Brewing was a very important offshoot of baking, and as such was traditionally regarded as a female activity. The process was relatively simple. Ground flour was mixed with water, kneaded into a stiff dough with added yeast and given a light baking in the oven. The loaf was then crumbled and placed in a fermenting jar with extra damp flour and more beer added. When brewed, the beer was strained through a sieve into a jar and stoppered to prevent further fermentation which would make the drink too acidic to be enjoyable. A similar brewing technique is still used today in the manufacture of the home-made Nubian beer known as ‘booza’.





4


Work and Play





I’ll make you love the scribe’s job more than you love your own mother.
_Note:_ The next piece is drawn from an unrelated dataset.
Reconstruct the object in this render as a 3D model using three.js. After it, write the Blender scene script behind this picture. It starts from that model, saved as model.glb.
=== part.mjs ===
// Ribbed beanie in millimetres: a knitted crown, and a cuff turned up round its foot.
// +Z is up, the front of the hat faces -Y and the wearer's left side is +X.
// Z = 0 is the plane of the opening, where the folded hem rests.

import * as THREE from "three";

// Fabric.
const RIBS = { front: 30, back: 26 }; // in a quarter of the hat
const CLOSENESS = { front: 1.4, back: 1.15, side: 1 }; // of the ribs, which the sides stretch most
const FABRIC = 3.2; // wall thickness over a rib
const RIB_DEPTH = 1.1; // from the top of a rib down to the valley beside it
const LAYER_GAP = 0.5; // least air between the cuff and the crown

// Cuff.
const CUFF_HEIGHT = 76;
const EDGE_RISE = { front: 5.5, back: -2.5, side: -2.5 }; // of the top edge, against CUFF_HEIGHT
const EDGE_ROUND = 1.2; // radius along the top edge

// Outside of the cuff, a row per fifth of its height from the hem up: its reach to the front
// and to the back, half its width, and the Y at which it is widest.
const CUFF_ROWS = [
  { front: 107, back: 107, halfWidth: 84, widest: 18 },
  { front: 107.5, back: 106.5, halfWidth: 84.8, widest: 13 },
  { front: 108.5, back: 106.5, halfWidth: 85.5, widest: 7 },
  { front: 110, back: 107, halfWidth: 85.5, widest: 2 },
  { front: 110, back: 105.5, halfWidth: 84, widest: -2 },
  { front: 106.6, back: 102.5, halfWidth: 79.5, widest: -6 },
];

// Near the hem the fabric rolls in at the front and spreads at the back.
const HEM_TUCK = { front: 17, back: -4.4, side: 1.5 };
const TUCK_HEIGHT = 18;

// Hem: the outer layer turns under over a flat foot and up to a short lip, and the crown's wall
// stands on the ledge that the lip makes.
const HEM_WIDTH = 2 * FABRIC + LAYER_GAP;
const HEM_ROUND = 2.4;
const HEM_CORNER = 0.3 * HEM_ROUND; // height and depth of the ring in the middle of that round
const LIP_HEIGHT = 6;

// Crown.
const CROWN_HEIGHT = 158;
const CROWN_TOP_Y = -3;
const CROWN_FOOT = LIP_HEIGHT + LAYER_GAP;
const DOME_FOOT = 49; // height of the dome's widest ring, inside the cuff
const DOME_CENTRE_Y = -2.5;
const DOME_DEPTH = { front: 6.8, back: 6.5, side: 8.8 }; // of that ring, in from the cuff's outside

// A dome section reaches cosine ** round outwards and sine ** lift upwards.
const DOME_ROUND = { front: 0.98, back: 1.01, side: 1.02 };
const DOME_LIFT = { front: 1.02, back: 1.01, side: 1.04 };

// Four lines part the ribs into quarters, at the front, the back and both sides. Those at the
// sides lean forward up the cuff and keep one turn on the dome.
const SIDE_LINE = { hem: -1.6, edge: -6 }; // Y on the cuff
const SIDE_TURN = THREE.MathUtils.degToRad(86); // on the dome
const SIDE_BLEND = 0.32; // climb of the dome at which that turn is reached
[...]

I’ll make its beauties obvious to you, for it is the greatest of all professions, and there is none like it in all the land… See, there is no worker without an overseer except for the scribe, who is always his own boss. Therefore, if you can learn to write, it will be far better for you than all the other careers which I have listed before you, each one of which is more wretched than the last.

Middle Kingdom scribal propaganda



Education and literacy were the keys to professional advancement in Dynastic society. Writing developed in Egypt at about 3000 BC, and from this point onwards only those who could combine an ability to read and write with a basic grasp of arithmetic were eligible to compete for prestigious posts as administrators and accountants in the three major white-collar employment sectors: the civil service, the army and the priesthood. The rather vague title of ‘scribe’, which could be applied to anyone who was literate regardless of occupation, quickly became one of the most prestigious of Egyptian accolades, and many wealthy and influential men chose to stress their high status by being sculpted in the typical scribe’s pose: seated cross-legged with a reed brush poised to write on a roll of papyrus stretched across the knees. In addition to enhanced employment prospects, the literate received an enviable range of fringe benefits. Most importantly, the educated were exempt from the indignities of hard manual labour, always something to be avoided in ancient Egypt. Instead, they were able to reinforce their more elevated status by mingling with the equally refined upper classes rather than the uncouth peasants. In stark contrast, the illiterate and uneducated laboured under a severe social handicap, constantly banging their heads against an unpassable and unavoidable barrier to promotion. Quite simply, anyone who was anyone in ancient Egypt could read and write.

The basics of reading and writing were acquired either at home or at school before the trainee scribe, following the long-established custom of teaching via apprenticeship, progressed to working under the direct supervision of an older and more experienced professional. Often this supervisor was a close male relation such as a father or an uncle. During the Old Kingdom wealthy families employed tutors to equip their children with a primary education, and this tradition of private coaching for the upper classes continued well into the New Kingdom. However, during the prosperous Middle Kingdom, formal day-schools known as the ‘Houses of Instruction’ were established in association with the royal palaces and temples. Here, select bands of young boys received a good basic education designed to provide the ever-expanding state with a much needed supply of well-trained bureaucrats. These schools were not, unfortunately, noted for their imaginative or stimulating lessons, and the pupils studied very little beside reading, writing and, to a lesser extent, arithmetic. Every day the students, some as young as five years of age, attended alfresco morning classes where they passed their time endlessly chanting, copying and re-copying a series of classical texts which increased in complexity and dullness as the pupil advanced in proficiency.